In a research note, Daniel Tenengauzer, head of EM & Global FX Strategy at RBC Capital Markets, pointed out how the Shanghai Composite Index rose 54 per cent in the fourth quarter of last year, another 14 per cent in the first quarter of this year and 35 per cent in the second quarter.

“It is down 30 per cent so far this quarter. What melts up usually also melts down. There is very little reasoning for such a rally. There is not much to explain the selling,” said Tenengauzer.

Contagion

He said there were issues about China’s broader economy, but investors were now more concerned about contagion as Hong Kong’s Hang Seng Index had recently turned particularly more volatile.
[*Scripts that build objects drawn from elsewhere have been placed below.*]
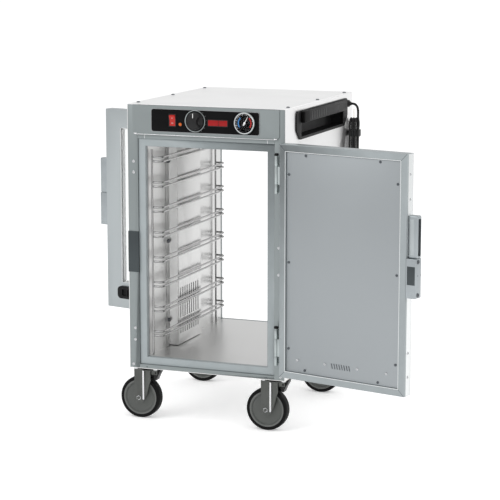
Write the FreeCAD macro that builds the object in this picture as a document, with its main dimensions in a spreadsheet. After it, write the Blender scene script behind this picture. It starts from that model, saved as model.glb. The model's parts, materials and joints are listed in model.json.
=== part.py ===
import FreeCAD, Part
import math
import os

import Sketcher

# Insulated food carrier: a heated holding cabinet on casters with a front and a rear door.
# Millimetres. +Z up, X across the front, -Y towards the user at the control panel.
# The origin is on the floor, below the middle of the cabinet.

SIZES = {
    # cabinet
    "BodyWide": 517,
    "BodyDeep": 638,
    "BodyTall": 829,
    "FloorGap": 174,
    "SkinThick": 1.5,
    "FrameDeep": 30,
    # cavity opening, measured from the bottom of the cabinet
    "OpeningWide": 400,
    "OpeningLow": 38,
    "OpeningHigh": 700,
    "BreakerWide": 24,
    "BreakerSetback": 4,
    "BreakerDeep": 16,
    "LinerThick": 1.5,
    # head of the cabinet
    "HeaderHigh": 737,
    "FasciaWide": 480,
    "FasciaThick": 2.5,
    "OverlayWide": 353,
    "OverlayLow": 747.5,
    "OverlayHigh": 817,
    "OverlayThick": 1,
    "ControlHigh": 783.5,
    # doors, in the closed place
    "DoorWide": 434,
    "DoorTall": 708,
    "DoorThick": 38,
    "DoorLow": 22.5,
    "DoorGap": 4.5,
    "DoorOpen": 166.6,
    "GasketWide": 21.5,
    "GasketThick": 8,
    "PanelThick": 1.5,
    "WindowSide": 65,
    "WindowLow": 93,
    "WindowHigh": 644,
    "GlassThick": 4,
    # hinges
    "HingeSide": 21,
    "HingeTall": 117,
    "HingeLow": 110,
    "HingeHigh": 635.5,
    "BarrelRadius": 7,
    "PinRadius": 3.5,
    "RunningGap": 0.05,
    "LeafThick": 3,
    # casters
    "CasterX": 214,
    "CasterY": 255.5,
    "CasterTrail": 33,
    "WheelRadius": 67,
    "WheelWide": 32,
    "HubRadius": 56,
    "AxleRadius": 5,
    "ForkTop": 160,
    "ForkThick": 4,
    # slide racks
    "WireRadius": 3,
    "RackPitch": 78.5,
    "RackPair": 13.6,
    "RackLevels": 8,
    "RackTopWire": 663.4,
    "RackX": 192,
    "RackReach": 160,
    "RackNear": 285,
    "RackFar": 235,
    "RackSetBack": 205,
    # side handles
    "HandleLow": 726,
    "HandleTall": 88,
    "HandleHalfTop": 246,
    "HandleHalfLow": 213,
    "HandleRecess": 40,
    "HandleShift": 15,
    # supply cord
    "CordRadius": 3.85,
}

doc = FreeCAD.newDocument("food_carrier")
sheet = doc.addObject("Spreadsheet::Sheet", "dims")
for row, (alias, number) in enumerate(SIZES.items(), start=1):
    sheet.set(f"A{row}", alias)
    sheet.set(f"B{row}", str(number))
    sheet.setAlias(f"B{row}", alias)
doc.recompute()


class Dim:
    """A length that keeps its number and the expression over the sheet that gives it."""

    def __init__(self, number, text):
        self.number = float(number)
        self.text = text

    def __add__(self, other):
        other = dim(other)
        return Dim(self.number + other.number, f"({self.text} + {other.text})")

    def __sub__(self, other):
        other = dim(other)
        return Dim(self.number - other.number, f"({self.text} - {other.text})")

    def __mul__(self, factor):
        return Dim(self.number * factor, f"({self.text} * {factor:.10g})")

    def __truediv__(self, divisor):
        return Dim(self.number / divisor, f"({self.text} / {divisor:.10g})")

    def __neg__(self):
        return self * -1

    def __radd__(self, other):
        return dim(other) + self

    def __rsub__(self, other):
        return dim(other) - self

    __rmul__ = __mul__


def dim(value):
    return value if isinstance(value, Dim) else Dim(value, f"({float(value):.10g})")


S = {alias: Dim(number, f"dims.{alias}") for alias, number in SIZES.items()}

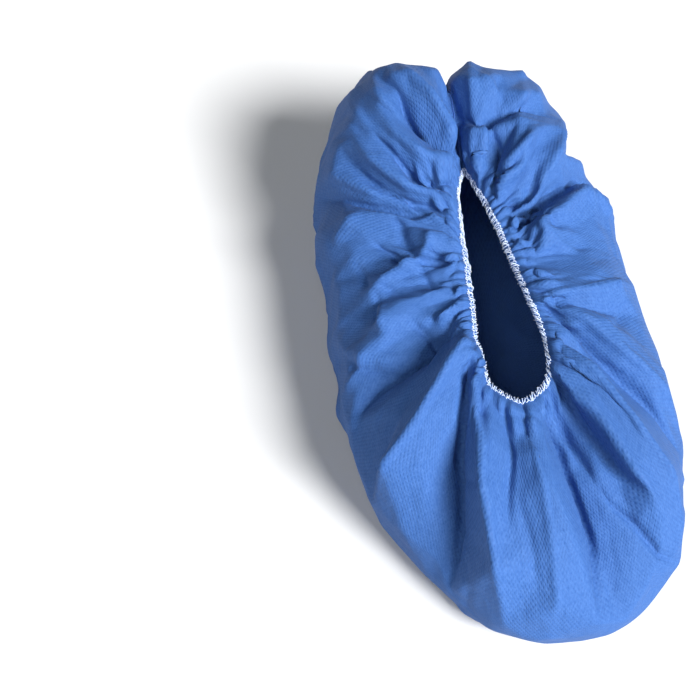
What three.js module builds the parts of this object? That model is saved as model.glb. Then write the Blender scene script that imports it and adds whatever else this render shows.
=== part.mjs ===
// Disposable shoe cover in nonwoven cloth, standing on its sole with the foot hollow open.
// Millimetres, +Z up, the toe points to -Y, the heel to +Y, and +X is the wearer's inner side.
// The cloth runs as one tube of constant girth: gathered into the elastic at the top, out over
// the crown to the widest line, then down and in to the foot line, where a hem lies on the floor.

import * as THREE from 'three';
import { mergeVertices } from 'three/addons/utils/BufferGeometryUtils.js';

// Driving dimensions
const wall = 1.2; // cloth
const gap = 0.3; // clearance between neighbouring pieces
const hemWidth = 7; // flat hem turned in on the floor
const soleThickness = 1.2;
const elasticRadius = 1.1;
const seamRadius = 0.9; // bead of the centre-back seam
const seamLift = 2.2; // bead axis above the middle of the cloth
const columns = 112; // around the cover
const crownRows = 12; // from the opening out to the widest line
const sideRows = 4; // from the widest line down to the foot line
const toeCrowding = 0.42; // columns lie closer at toe and heel, where the folds are
const gatherHeight = 1.1; // small gathers along the elastic, one for every four columns
const gatherReach = 0.24; // share of the crown that they run over

const edgeCalm = 0.07; // share of the crown where the cloth edge stays on the elastic

// Widest line of the cover, from the centre back past +X to the toe and back past -X
const widestLine = [
  { x: 0, y: 165, z: 53 },
  { x: 43, y: 168, z: 53 },
  { x: 68, y: 134, z: 48 },
  { x: 76, y: 88, z: 42 },
  { x: 83, y: 47, z: 39 },
  { x: 89, y: 8, z: 36 },
  { x: 92, y: -34, z: 34 },
  { x: 88, y: -75, z: 32 },
  { x: 82, y: -112, z: 28 },
  { x: 61, y: -142, z: 24 },
  { x: 22, y: -154, z: 21 },
  { x: -15, y: -147, z: 21 },
  { x: -41, y: -122, z: 24 },
  { x: -62, y: -92, z: 28 },
  { x: -75, y: -58, z: 32 },
  { x: -81, y: -23, z: 34 },
  { x: -82, y: 15, z: 36 },
  { x: -84, y: 55, z: 39 },
  { x: -83, y: 98, z: 43 },
  { x: -75, y: 141, z: 48 },
  { x: -43, y: 175, z: 53 },
];

// Foot line, where the cloth meets the floor, in the same order
const footLine = [
  { x: 0, y: 147 },
  { x: 34, y: 145 },
  { x: 55, y: 118 },
  { x: 61, y: 84 },
  { x: 67, y: 46 },
  { x: 73, y: 8 },
  { x: 76, y: -32 },
  { x: 73, y: -72 },
  { x: 66, y: -104 },
  { x: 48, y: -127 },
  { x: 20, y: -137 },
  { x: -12, y: -131 },
  { x: -32, y: -110 },
  { x: -48, y: -84 },
  { x: -59, y: -53 },
  { x: -65, y: -20 },
  { x: -67, y: 16 },
  { x: -68, y: 54 },
  { x: -67, y: 94 },
  { x: -60, y: 129 },
  { x: -34, y: 151 },
];

// Cloth edge round the opening, in the same order
const openingLine = [
  { x: -3, y: 91, z: 75 },
  { x: 3, y: 75, z: 78 },
  { x: 8, y: 52, z: 80 },
  { x: 13, y: 24, z: 81 },
  { x: 19, y: -5, z: 81 },
  { x: 22, y: -26, z: 80 },
  { x: 19, y: -41, z: 78 },
  { x: 6, y: -51, z: 77 },
  { x: -8, y: -41, z: 78 },
  { x: -12, y: -24, z: 80 },
  { x: -11, y: -5, z: 81 },
  { x: -10, y: 24, z: 81 },
  { x: -10, y: 52, z: 80 },
  { x: -9, y: 75, z: 78 },
];

// How far the crown stands above the straight run between the two lines
const crownRise = [
  { around: 0.0, rise: 38 },
  { around: 0.05, rise: 54 },
  { around: 0.1, rise: 44 },
  { around: 0.17, rise: 24 },
  { around: 0.25, rise: 18 },
  { around: 0.36, rise: 16 },
  { around: 0.5, rise: 15 },
  { around: 0.64, rise: 16 },
  { around: 0.75, rise: 18 },
  { around: 0.83, rise: 25 },
  { around: 0.9, rise: 48 },
  { around: 0.95, rise: 58 },
];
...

Li Daxiao, chief economist at Yingda Securities, believes there are five reasons for the crash. Valuations were too high, the market is deleveraging, there was an increase in the supply of stocks, and unloading of shares by big shareholders and the market saw the emergence of a two-way trade pattern, with margin trading.

And he notes that most investors are still ahead on their investors. Only those who have piled in in recent months are nursing spectacular losses.

“We still have an 80 per cent increase compared with what it was a year ago. The stock market still has a very good effect in helping the real economy. It helped raise a lot of capital for the companies. We cannot deny the positive support it has to the real economy,” said Li Daxiao.

“The government is sparing no effort in market rescue. I would suggest to those who unloaded shares in the past three weeks that now is a good time to buy. They not only get a better deal after the crash, but also can stabilise their companies’ stock price. There is no need to panic now.”